Slicing upward

Brett Brett at gmail.com
Sat Sep 14 11:34:35 UTC 2019


I have an algorithm that is most efficiently implement by taking 
an array and slicing it upward, meaning removing the leading 
elements.

Because the algorithm is complex(deterministic but chaotic) and 
deals with multiple arrays it is difficult to efficiently use 
slicing.

Is there some easy way to take an array and slice it in a way 
that as the array grows any slices will "shift".

Essentially it is sort of reversing how normal slices are 
represented

[2,4,1,64]
slice last 2, [1,64]

append 3 to either one and both become

[2,4,1,64,3]
[1,64,3]


In my case I will never have any slices in the middle.

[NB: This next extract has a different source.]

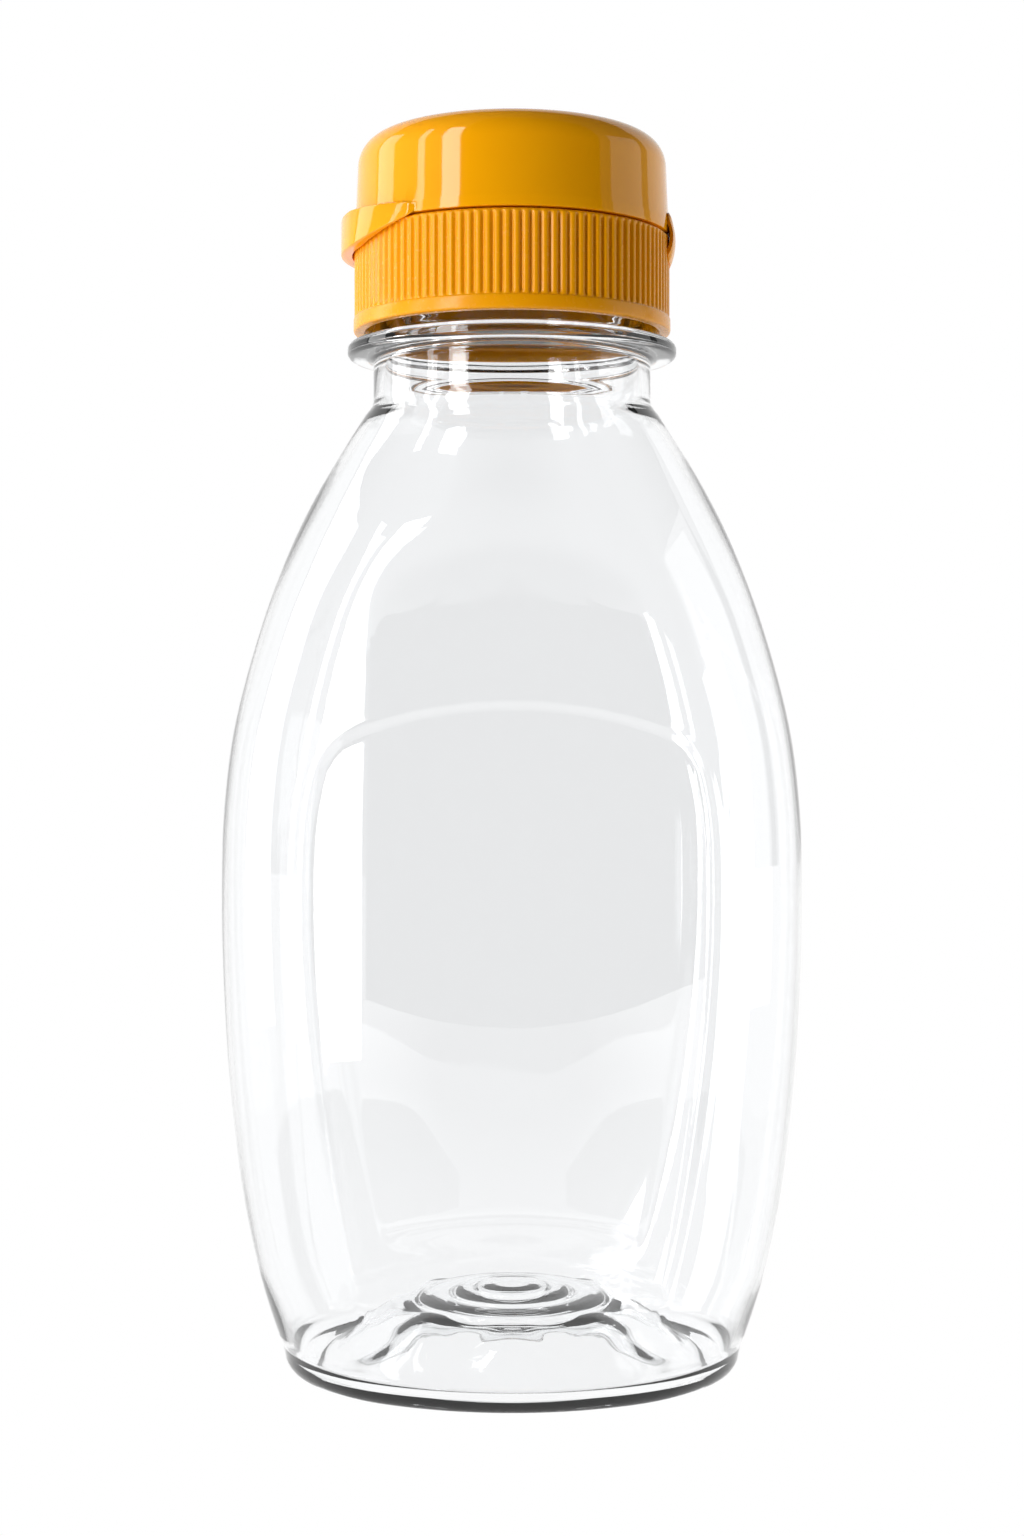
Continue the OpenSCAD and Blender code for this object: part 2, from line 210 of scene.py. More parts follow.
def plastic(name, base, deep, rough, micro, sss=0.12, spec=0.5):
    m, nt, b = new_material(name)
    big = noise(nt, 38, 3.0)
    nt.links.new(mix_colors(nt, span(nt, big.outputs["Fac"], 0.35, 0.65, 0, 1), base, deep), b.inputs["Base Color"])
    b.inputs["Subsurface Weight"].default_value = sss
    b.inputs["Subsurface Radius"].default_value = (0.0022, 0.0010, 0.0002)
    b.inputs["Subsurface Scale"].default_value = 1.0
    b.inputs["Specular IOR Level"].default_value = spec
    small = noise(nt, 1400, 2.0)
    nt.links.new(span(nt, small.outputs["Fac"], 0.3, 0.7, rough * 0.85, rough * 1.2), b.inputs["Roughness"])
    fine = noise(nt, 700, 4.0)
    bump(nt, b, fine.outputs["Fac"], micro, 0.00004)
    return m


PET = pet_material()
AMBER_LID = plastic("amber_lid", (0.95, 0.40, 0.002), (0.93, 0.375, 0.002), 0.06, 0.03, 0.05, 0.4)
AMBER_CAP = plastic("amber_cap", (0.95, 0.39, 0.002), (0.93, 0.36, 0.002), 0.24, 0.06, 0.05, 0.3)
NATURAL = plastic("natural_plastic", (0.86, 0.83, 0.74), (0.82, 0.79, 0.7), 0.35, 0.2, 0.2)
FOAM = plastic("liner_foam", (0.9, 0.9, 0.87), (0.85, 0.85, 0.82), 0.6, 0.8, 0.2)


def silicone():
    m, nt, b = new_material("clear_silicone")
    n = noise(nt, 60, 2.0)
    nt.links.new(mix_colors(nt, n.outputs["Fac"], (0.88, 0.9, 0.9), (0.82, 0.85, 0.86)), b.inputs["Base Color"])
    b.inputs["Transmission Weight"].default_value = 0.35
    b.inputs["IOR"].default_value = 1.41
    b.inputs["Subsurface Weight"].default_value = 0.3
    b.inputs["Subsurface Radius"].default_value = (0.001, 0.001, 0.001)
    nt.links.new(span(nt, n.outputs["Fac"], 0.3, 0.7, 0.3, 0.42), b.inputs["Roughness"])
    return m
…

The easiest way, at the cost of size_t is to have an indexer that 
tells one how much to offset in to a standard array, basically 
skip the head.

In the first it is 0 and the second it is 2.

Since I already have the array though it is wasting space so I'm 
wondering if there is an easier way.


Reversing the direction of the arrays does notwork because this 
then require massive copying of the array to prepend values.

One can make an array type emulating this behavior but I'd rather 
have a simpler solution that is inline with slices, Else I'll 
just use the indexer method for simplicity.